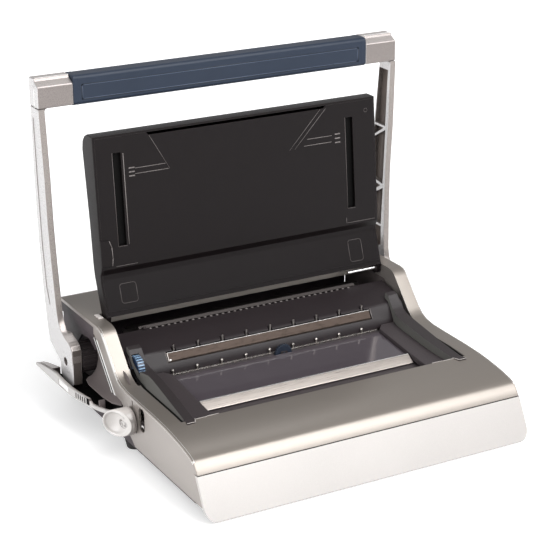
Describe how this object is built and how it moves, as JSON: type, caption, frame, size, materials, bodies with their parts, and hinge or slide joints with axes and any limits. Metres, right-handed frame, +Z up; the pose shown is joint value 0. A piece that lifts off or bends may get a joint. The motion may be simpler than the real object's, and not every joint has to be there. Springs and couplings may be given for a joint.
{
  "type": "wire binding machine",
  "caption": "Manual desk wire binding machine with square-hole comb punch, wire closer jaw, fold-back lid, waste drawer and a U-shaped lever handle over its deck.",
  "frame": {"origin": "Centre of the underside of the whole machine's box at table level, with the handle up and the lid open.", "axes": "+Z up, -Y towards the person who uses it (drawer and knob side), +X to that person's right along the punch line and the cross shaft."},
  "size_m": [0.5052, 0.4266, 0.4306],
  "materials": {
    "silver": "satin silver paint",
    "side_grey": "matt purple-grey",
    "dark_shell": "fine grain dark grey",
    "lid_black": "satin near-black",
    "gloss_grey": "polished dark grey",
    "grip_blue": "satin slate blue",
    "dial_blue": "ribbed blue plastic",
    "knob_white": "smooth off-white",
    "bar_steel": "brushed lengthwise",
    "tool_steel": "ground steel",
    "foot_rubber": "matt black"
  },
  "bodies": {
    "frame": {"upper_housing": "silver", "base_pan": "side_grey", "foot_front_left": "foot_rubber", "foot_front_right": "foot_rubber", "foot_middle_left": "foot_rubber", "foot_middle_right": "foot_rubber", "foot_rear_left": "foot_rubber", "foot_rear_right": "foot_rubber", "side_plate_left": "side_grey", "side_plate_right": "side_grey", "back_cover": "side_grey", "shaft_bush_left": "tool_steel", "shaft_bush_right": "tool_steel", "shaft_boss_left": "dark_shell", "shaft_boss_right": "dark_shell", "work_tray": "dark_shell", "punch_cover": "dark_shell", "cheek_left": "dark_shell", "cheek_right": "dark_shell", "document_plate": "gloss_grey", "support_bar": "bar_steel", "hook_rail": "bar_steel", "punch_bed": "tool_steel", "die_plate": "tool_steel", "guide_plate": "tool_steel", "wheel_bracket": "dark_shell", "side_guard": "silver", "guard_window": "knob_white"},
    "handle": {"handle_arm_left": "silver", "handle_arm_right": "silver", "corner_block_left": "silver", "corner_block_right": "silver", "grip": "grip_blue", "cross_shaft": "tool_steel", "shaft_cam_left": "tool_steel", "shaft_cam_right": "tool_steel", "pivot_screw_left": "tool_steel", "pivot_screw_right": "tool_steel"},
    "punch": {"punch_comb": "tool_steel"},
    "closer": {"closer_jaw": "bar_steel", "stop_finger": "tool_steel"},
    "lid": {"lid_shell": "lid_black", "lid_panel": "lid_black", "lid_pin_left": "tool_steel", "lid_pin_right": "tool_steel"},
    "drawer": {"drawer_front": "silver", "drawer_bin": "dark_shell"},
    "knob": {"size_knob": "knob_white", "knob_shaft": "tool_steel", "stop_cam": "tool_steel"},
    "stop": {"closer_stop": "tool_steel"},
    "indicator": {"size_indicator": "foot_rubber"},
    "dial": {"edge_dial": "dial_blue"},
    "guide": {"edge_guide": "dark_shell"},
    "wheel": {"thumbwheel": "dial_blue"}
  },
  "joints": [
    {"name": "handle_fold", "type": "hinge", "parent": "frame", "child": "handle", "pos_m": [0, 0.1283, 0.079], "axis": [1, 0, 0], "range_deg": [0, 90]},
    {"name": "punch_slide", "type": "slide", "parent": "frame", "child": "punch", "axis": [0, -1, 0], "range_m": [0, 0.008]},
    {"name": "closer_slide", "type": "slide", "parent": "frame", "child": "closer", "axis": [0, -0.8287, 0.5596], "range_m": [0, 0.005]},
    {"name": "lid_fold", "type": "hinge", "parent": "frame", "child": "lid", "pos_m": [0, 0.1053, 0.128], "axis": [1, 0, 0], "range_deg": [0, 106.5]},
    {"name": "drawer_slide", "type": "slide", "parent": "frame", "child": "drawer", "axis": [0, -1, 0], "range_m": [0, 0.15]},
    {"name": "size_knob_turn", "type": "hinge", "parent": "frame", "child": "knob", "pos_m": [-0.236, -0.0167, 0.05], "axis": [1, 0, 0], "range_deg": [0, 270]},
    {"name": "closer_stop_slide", "type": "slide", "parent": "frame", "child": "stop", "axis": [0, 1, 0], "range_m": [0, 0.006]},
    {"name": "size_indicator_slide", "type": "slide", "parent": "frame", "child": "indicator", "axis": [0, 0, 1], "range_m": [0, 0.018]},
    {"name": "edge_dial_turn", "type": "hinge", "parent": "frame", "child": "dial", "pos_m": [-0.188, 0.0363, 0.091], "axis": [1, 0, 0], "range_deg": [-170, 170]},
    {"name": "edge_guide_slide", "type": "slide", "parent": "frame", "child": "guide", "axis": [1, 0, 0], "range_m": [-0.003, 0.003]},
    {"name": "thumbwheel_turn", "type": "hinge", "parent": "frame", "child": "wheel", "pos_m": [0.0073, 0.0226, 0.075], "axis": [0, 1, 0], "range_deg": [-180, 180]}
  ],
  "couplings": [
    {"joint": "punch_slide", "follows": "handle_fold", "m_per_rad": 0.005092},
    {"joint": "closer_slide", "follows": "handle_fold", "m_per_rad": 0.003183},
    {"joint": "size_knob_turn", "follows": "closer_stop_slide", "rad_per_m": 785.39},
    {"joint": "size_indicator_slide", "follows": "closer_stop_slide", "ratio": 3},
    {"joint": "edge_dial_turn", "follows": "edge_guide_slide", "rad_per_m": 989}
  ]
}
◆ ◆ ◆ ◆ ◆ ◆ ◆
YOUR GOAL:
Exactly reproduce the material above.

RESULT OF THE EXERCISE:
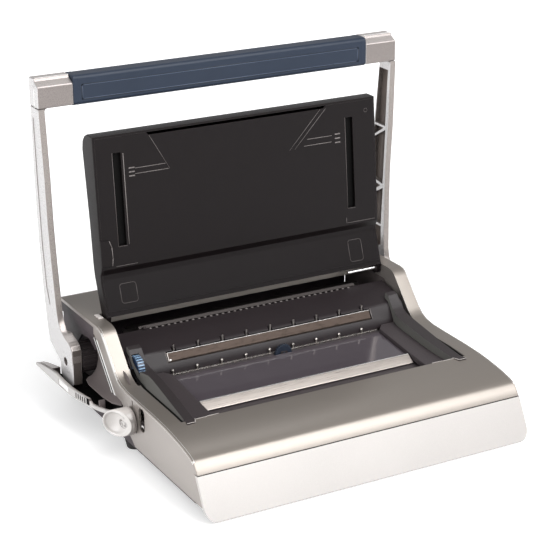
Describe how this object is built and how it moves, as JSON: type, caption, frame, size, materials, bodies with their parts, and hinge or slide joints with axes and any limits. Metres, right-handed frame, +Z up; the pose shown is joint value 0. A piece that lifts off or bends may get a joint. The motion may be simpler than the real object's, and not every joint has to be there. Springs and couplings may be given for a joint.
{
  "type": "wire binding machine",
  "caption": "Manual desk wire binding machine with square-hole comb punch, wire closer jaw, fold-back lid, waste drawer and a U-shaped lever handle over its deck.",
  "frame": {"origin": "Centre of the underside of the whole machine's box at table level, with the handle up and the lid open.", "axes": "+Z up, -Y towards the person who uses it (drawer and knob side), +X to that person's right along the punch line and the cross shaft."},
  "size_m": [0.5052, 0.4266, 0.4306],
  "materials": {
    "silver": "satin silver paint",
    "side_grey": "matt purple-grey",
    "dark_shell": "fine grain dark grey",
    "lid_black": "satin near-black",
    "gloss_grey": "polished dark grey",
    "grip_blue": "satin slate blue",
    "dial_blue": "ribbed blue plastic",
    "knob_white": "smooth off-white",
    "bar_steel": "brushed lengthwise",
    "tool_steel": "ground steel",
    "foot_rubber": "matt black"
  },
  "bodies": {
    "frame": {"upper_housing": "silver", "base_pan": "side_grey", "foot_front_left": "foot_rubber", "foot_front_right": "foot_rubber", "foot_middle_left": "foot_rubber", "foot_middle_right": "foot_rubber", "foot_rear_left": "foot_rubber", "foot_rear_right": "foot_rubber", "side_plate_left": "side_grey", "side_plate_right": "side_grey", "back_cover": "side_grey", "shaft_bush_left": "tool_steel", "shaft_bush_right": "tool_steel", "shaft_boss_left": "dark_shell", "shaft_boss_right": "dark_shell", "work_tray": "dark_shell", "punch_cover": "dark_shell", "cheek_left": "dark_shell", "cheek_right": "dark_shell", "document_plate": "gloss_grey", "support_bar": "bar_steel", "hook_rail": "bar_steel", "punch_bed": "tool_steel", "die_plate": "tool_steel", "guide_plate": "tool_steel", "wheel_bracket": "dark_shell", "side_guard": "silver", "guard_window": "knob_white"},
    "handle": {"handle_arm_left": "silver", "handle_arm_right": "silver", "corner_block_left": "silver", "corner_block_right": "silver", "grip": "grip_blue", "cross_shaft": "tool_steel", "shaft_cam_left": "tool_steel", "shaft_cam_right": "tool_steel", "pivot_screw_left": "tool_steel", "pivot_screw_right": "tool_steel"},
    "punch": {"punch_comb": "tool_steel"},
    "closer": {"closer_jaw": "bar_steel", "stop_finger": "tool_steel"},
    "lid": {"lid_shell": "lid_black", "lid_panel": "lid_black", "lid_pin_left": "tool_steel", "lid_pin_right": "tool_steel"},
    "drawer": {"drawer_front": "silver", "drawer_bin": "dark_shell"},
    "knob": {"size_knob": "knob_white", "knob_shaft": "tool_steel", "stop_cam": "tool_steel"},
    "stop": {"closer_stop": "tool_steel"},
    "indicator": {"size_indicator": "foot_rubber"},
    "dial": {"edge_dial": "dial_blue"},
    "guide": {"edge_guide": "dark_shell"},
    "wheel": {"thumbwheel": "dial_blue"}
  },
  "joints": [
    {"name": "handle_fold", "type": "hinge", "parent": "frame", "child": "handle", "pos_m": [0, 0.1283, 0.079], "axis": [1, 0, 0], "range_deg": [0, 90]},
    {"name": "punch_slide", "type": "slide", "parent": "frame", "child": "punch", "axis": [0, -1, 0], "range_m": [0, 0.008]},
    {"name": "closer_slide", "type": "slide", "parent": "frame", "child": "closer", "axis": [0, -0.8287, 0.5596], "range_m": [0, 0.005]},
    {"name": "lid_fold", "type": "hinge", "parent": "frame", "child": "lid", "pos_m": [0, 0.1053, 0.128], "axis": [1, 0, 0], "range_deg": [0, 106.5]},
    {"name": "drawer_slide", "type": "slide", "parent": "frame", "child": "drawer", "axis": [0, -1, 0], "range_m": [0, 0.15]},
    {"name": "size_knob_turn", "type": "hinge", "parent": "frame", "child": "knob", "pos_m": [-0.236, -0.0167, 0.05], "axis": [1, 0, 0], "range_deg": [0, 270]},
    {"name": "closer_stop_slide", "type": "slide", "parent": "frame", "child": "stop", "axis": [0, 1, 0], "range_m": [0, 0.006]},
    {"name": "size_indicator_slide", "type": "slide", "parent": "frame", "child": "indicator", "axis": [0, 0, 1], "range_m": [0, 0.018]},
    {"name": "edge_dial_turn", "type": "hinge", "parent": "frame", "child": "dial", "pos_m": [-0.188, 0.0363, 0.091], "axis": [1, 0, 0], "range_deg": [-170, 170]},
    {"name": "edge_guide_slide", "type": "slide", "parent": "frame", "child": "guide", "axis": [1, 0, 0], "range_m": [-0.003, 0.003]},
    {"name": "thumbwheel_turn", "type": "hinge", "parent": "frame", "child": "wheel", "pos_m": [0.0073, 0.0226, 0.075], "axis": [0, 1, 0], "range_deg": [-180, 180]}
  ],
  "couplings": [
    {"joint": "punch_slide", "follows": "handle_fold", "m_per_rad": 0.005092},
    {"joint": "closer_slide", "follows": "handle_fold", "m_per_rad": 0.003183},
    {"joint": "size_knob_turn", "follows": "closer_stop_slide", "rad_per_m": 785.39},
    {"joint": "size_indicator_slide", "follows": "closer_stop_slide", "ratio": 3},
    {"joint": "edge_dial_turn", "follows": "edge_guide_slide", "rad_per_m": 989}
  ]
}